Well, for right now, I have what I have and can easily chop’n’splice something better in later when I can get them. “The best thing to use is what you already have.” -Wayne Keith
I change-jar scrounged enough for a pack of wire butt-splice joints and now have a working forge blower with “momentary-ish” for control which was my goal.
:edit: Picture 1: no foot, no draft.
Picture 2. Foot on, draft on.
The e-motor on your picture is a 115 Volt 60Hz AC motor ( left on the picture )
The 2 brown wires are for a capacitor 4 micro farad 250Volt AC ( right side of the picture )

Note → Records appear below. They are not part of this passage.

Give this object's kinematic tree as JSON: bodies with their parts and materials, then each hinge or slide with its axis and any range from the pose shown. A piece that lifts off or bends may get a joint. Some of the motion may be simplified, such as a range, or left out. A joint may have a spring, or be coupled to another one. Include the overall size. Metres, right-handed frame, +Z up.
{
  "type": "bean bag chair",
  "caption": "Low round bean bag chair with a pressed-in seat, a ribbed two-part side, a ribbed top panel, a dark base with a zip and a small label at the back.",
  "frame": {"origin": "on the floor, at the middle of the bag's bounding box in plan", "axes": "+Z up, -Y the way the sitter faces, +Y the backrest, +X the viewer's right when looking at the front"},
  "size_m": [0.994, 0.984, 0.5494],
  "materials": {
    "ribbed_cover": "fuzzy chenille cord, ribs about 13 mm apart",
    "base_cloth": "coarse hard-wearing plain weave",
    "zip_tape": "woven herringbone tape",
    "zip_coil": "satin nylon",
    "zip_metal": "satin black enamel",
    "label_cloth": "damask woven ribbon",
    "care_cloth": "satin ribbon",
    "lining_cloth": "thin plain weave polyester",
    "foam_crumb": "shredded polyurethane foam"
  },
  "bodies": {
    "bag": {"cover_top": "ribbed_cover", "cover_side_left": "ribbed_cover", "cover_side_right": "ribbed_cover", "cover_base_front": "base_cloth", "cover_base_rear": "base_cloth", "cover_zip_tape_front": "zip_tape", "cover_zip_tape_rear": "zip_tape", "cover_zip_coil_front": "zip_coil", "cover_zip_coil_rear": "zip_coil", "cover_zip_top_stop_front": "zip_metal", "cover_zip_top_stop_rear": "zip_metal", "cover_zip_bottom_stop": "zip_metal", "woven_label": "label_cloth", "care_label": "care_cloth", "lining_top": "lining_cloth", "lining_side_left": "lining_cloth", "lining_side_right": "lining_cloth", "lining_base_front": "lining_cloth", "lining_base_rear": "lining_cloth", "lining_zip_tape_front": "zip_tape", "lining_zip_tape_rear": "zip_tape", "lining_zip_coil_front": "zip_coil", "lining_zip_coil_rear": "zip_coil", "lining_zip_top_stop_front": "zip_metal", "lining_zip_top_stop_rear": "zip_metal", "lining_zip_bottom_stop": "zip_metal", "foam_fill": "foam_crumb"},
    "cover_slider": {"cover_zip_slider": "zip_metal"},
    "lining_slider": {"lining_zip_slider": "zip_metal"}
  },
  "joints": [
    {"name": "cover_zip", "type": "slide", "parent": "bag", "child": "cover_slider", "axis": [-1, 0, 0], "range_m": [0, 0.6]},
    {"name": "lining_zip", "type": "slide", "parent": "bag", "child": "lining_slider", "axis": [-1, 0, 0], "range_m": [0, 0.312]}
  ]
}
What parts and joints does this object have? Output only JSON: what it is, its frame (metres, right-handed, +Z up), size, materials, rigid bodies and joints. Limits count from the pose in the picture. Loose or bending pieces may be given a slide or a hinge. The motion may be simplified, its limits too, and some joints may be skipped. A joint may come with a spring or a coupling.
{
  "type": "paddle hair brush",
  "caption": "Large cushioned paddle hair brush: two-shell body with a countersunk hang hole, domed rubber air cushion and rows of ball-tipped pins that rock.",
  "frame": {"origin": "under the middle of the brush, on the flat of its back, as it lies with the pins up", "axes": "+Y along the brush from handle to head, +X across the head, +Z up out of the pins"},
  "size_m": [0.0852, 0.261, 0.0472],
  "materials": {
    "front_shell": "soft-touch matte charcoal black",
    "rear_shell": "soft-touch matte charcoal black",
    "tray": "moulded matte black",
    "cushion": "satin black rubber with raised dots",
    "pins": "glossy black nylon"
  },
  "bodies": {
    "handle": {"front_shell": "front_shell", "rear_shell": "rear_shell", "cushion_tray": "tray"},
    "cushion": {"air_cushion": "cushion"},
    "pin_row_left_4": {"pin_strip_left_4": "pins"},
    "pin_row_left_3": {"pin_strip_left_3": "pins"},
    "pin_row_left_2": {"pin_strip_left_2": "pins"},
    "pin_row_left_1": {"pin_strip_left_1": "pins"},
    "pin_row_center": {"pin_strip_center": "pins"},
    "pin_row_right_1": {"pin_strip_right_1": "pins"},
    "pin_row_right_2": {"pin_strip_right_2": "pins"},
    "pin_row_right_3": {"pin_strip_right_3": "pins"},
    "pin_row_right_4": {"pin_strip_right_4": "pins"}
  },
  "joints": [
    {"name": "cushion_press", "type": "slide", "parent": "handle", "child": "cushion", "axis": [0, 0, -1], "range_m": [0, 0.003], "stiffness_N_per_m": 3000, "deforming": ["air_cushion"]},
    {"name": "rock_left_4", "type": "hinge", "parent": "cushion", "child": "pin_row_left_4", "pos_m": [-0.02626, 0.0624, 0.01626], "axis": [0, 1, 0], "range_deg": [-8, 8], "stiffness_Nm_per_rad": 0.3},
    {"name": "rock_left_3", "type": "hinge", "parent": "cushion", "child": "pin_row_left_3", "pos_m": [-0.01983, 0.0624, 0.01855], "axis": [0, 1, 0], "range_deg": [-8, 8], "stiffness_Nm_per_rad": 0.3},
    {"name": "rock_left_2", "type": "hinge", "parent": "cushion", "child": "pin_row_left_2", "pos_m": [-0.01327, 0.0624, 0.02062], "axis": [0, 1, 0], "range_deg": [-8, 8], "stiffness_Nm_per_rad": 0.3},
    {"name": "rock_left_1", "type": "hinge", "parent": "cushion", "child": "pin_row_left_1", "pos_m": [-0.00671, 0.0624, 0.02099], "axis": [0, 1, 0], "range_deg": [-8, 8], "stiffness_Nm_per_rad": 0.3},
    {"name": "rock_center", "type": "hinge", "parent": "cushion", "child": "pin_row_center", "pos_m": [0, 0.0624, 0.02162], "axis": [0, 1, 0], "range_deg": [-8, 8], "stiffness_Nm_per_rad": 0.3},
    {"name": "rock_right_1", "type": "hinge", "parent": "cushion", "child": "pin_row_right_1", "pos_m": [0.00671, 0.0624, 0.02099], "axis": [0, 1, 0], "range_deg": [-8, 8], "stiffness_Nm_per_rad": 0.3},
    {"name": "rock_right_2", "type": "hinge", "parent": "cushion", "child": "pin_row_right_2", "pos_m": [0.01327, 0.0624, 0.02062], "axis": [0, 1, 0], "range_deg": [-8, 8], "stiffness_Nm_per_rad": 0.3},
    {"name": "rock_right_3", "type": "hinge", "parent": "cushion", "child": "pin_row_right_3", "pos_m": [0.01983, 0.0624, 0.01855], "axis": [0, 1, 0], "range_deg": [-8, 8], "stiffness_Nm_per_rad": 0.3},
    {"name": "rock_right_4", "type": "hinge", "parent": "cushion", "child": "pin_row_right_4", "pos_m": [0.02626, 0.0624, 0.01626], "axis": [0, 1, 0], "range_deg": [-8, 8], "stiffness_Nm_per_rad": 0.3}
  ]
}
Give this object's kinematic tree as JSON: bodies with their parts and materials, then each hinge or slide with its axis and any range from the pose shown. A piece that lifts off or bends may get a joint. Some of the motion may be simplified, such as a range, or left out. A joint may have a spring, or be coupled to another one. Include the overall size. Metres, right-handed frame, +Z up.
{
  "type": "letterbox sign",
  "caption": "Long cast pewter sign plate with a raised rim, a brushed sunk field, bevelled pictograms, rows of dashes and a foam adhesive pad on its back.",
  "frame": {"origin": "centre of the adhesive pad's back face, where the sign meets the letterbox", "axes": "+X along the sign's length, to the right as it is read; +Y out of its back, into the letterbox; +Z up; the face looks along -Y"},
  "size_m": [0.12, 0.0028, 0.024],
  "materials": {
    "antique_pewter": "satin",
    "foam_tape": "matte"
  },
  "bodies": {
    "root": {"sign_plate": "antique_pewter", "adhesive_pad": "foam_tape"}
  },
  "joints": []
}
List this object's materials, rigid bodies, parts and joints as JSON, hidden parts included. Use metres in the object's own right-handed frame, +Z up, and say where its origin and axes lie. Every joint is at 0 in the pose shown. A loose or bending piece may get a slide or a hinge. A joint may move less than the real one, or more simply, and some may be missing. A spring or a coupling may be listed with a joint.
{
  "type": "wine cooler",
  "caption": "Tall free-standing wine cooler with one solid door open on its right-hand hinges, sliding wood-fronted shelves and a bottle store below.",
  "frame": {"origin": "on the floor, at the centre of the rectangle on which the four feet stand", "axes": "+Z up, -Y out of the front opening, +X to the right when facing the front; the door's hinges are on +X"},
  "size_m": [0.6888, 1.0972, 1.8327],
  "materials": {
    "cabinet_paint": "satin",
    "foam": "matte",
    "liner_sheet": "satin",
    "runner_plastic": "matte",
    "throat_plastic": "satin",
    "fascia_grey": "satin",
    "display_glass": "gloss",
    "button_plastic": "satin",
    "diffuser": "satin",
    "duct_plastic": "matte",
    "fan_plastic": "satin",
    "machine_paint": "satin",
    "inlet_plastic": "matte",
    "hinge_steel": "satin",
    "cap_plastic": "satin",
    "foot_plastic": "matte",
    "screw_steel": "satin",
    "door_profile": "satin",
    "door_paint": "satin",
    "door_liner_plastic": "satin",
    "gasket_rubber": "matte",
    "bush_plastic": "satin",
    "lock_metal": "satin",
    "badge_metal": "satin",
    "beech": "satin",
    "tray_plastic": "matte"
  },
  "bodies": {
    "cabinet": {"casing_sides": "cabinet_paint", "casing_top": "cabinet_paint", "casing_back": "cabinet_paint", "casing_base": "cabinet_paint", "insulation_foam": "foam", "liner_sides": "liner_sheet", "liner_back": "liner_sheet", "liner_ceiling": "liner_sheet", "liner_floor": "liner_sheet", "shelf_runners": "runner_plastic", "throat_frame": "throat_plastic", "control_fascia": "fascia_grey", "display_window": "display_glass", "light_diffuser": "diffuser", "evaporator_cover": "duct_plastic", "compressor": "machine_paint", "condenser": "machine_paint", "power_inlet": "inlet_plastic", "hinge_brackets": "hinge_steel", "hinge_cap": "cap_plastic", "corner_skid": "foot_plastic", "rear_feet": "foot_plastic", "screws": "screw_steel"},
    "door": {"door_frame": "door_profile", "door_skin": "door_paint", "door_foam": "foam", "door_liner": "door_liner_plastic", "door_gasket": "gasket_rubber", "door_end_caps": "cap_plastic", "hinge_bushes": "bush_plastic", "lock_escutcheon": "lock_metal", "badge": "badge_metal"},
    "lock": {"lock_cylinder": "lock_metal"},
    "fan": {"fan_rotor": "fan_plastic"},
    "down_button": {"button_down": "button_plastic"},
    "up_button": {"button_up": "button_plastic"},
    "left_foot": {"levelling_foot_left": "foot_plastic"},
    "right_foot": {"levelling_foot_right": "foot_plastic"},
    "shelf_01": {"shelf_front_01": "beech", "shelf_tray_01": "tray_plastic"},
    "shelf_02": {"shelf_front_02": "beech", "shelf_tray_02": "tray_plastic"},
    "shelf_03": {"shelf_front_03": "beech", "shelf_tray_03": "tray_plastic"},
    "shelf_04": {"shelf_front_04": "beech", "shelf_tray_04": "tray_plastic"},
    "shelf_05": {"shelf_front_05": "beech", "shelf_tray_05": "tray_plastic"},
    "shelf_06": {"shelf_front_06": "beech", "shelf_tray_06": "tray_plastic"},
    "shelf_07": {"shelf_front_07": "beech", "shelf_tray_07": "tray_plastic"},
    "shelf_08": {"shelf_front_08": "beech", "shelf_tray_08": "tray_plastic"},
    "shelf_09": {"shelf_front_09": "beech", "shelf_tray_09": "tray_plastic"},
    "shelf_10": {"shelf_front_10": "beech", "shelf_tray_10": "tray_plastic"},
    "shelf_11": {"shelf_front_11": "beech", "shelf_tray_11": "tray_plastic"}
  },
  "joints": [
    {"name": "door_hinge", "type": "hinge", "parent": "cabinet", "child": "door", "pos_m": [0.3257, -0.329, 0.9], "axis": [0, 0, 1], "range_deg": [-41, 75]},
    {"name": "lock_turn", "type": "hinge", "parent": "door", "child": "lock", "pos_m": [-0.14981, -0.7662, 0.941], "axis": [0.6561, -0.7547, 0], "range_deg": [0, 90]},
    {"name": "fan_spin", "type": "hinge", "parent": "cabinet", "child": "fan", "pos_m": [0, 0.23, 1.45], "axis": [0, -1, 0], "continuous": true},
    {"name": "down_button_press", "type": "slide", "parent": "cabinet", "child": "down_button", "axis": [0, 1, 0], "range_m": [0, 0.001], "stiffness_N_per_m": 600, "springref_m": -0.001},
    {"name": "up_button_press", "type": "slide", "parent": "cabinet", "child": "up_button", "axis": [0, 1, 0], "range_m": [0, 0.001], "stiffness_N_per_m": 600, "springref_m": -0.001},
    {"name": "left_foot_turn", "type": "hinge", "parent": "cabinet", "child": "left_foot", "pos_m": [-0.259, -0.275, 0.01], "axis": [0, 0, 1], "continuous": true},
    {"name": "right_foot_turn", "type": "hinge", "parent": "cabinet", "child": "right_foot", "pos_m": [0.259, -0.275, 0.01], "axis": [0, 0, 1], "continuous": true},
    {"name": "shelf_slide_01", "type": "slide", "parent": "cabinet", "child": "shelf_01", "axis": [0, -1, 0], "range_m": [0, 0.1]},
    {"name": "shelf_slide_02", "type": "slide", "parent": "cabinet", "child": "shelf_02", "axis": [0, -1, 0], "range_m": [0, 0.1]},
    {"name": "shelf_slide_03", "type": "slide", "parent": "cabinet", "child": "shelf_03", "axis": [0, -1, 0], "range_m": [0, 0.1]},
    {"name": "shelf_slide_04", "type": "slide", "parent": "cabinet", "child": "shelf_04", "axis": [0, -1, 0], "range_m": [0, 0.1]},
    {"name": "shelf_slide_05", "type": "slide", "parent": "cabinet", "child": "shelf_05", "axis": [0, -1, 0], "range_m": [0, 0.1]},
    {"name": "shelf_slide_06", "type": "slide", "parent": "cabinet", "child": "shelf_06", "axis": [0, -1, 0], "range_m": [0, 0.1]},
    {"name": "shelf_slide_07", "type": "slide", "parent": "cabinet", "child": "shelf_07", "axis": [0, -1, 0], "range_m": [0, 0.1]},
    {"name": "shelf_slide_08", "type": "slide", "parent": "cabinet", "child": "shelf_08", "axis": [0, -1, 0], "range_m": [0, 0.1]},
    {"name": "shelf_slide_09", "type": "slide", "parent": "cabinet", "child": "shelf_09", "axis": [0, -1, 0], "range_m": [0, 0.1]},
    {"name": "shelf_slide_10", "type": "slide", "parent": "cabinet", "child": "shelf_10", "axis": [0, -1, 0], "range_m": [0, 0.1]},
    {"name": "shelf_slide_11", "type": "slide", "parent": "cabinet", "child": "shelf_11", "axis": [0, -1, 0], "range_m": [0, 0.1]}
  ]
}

The RPM of this e-motor “can” be modified with a frequency regulator but the minimal speed needed for the cooling ( copper windings ) should be not underpassed
If you have only on and off, you will want to be able to control the actual force of the air for several reasons. Many guys insert a butterfly valve or air gate in the air stream for this purpose.
For instance, you need only a small air stream when starting the fire. You need a larger blast when you are heating big things. You need to be able to turn the blast down as you approach forge welding temperatures.
Of course the “ultimate” foot control is when you have a foot powered blower. When you quit pumping, no air.
Pete: I do have a 1" Ball-Valve upstream of the blower so that I can easily set my flow control, as needed.
When I started out, I did consider using foot bellows (once I had the basics down) for the control factor, as well as “authenticity”. Then I remembered that my knees are already falling apart and my balance isn’t very good. I figured teetering precariously on 1 foot next to a hot fire and ~2,200F (1,200C) metal might not be in my best interests.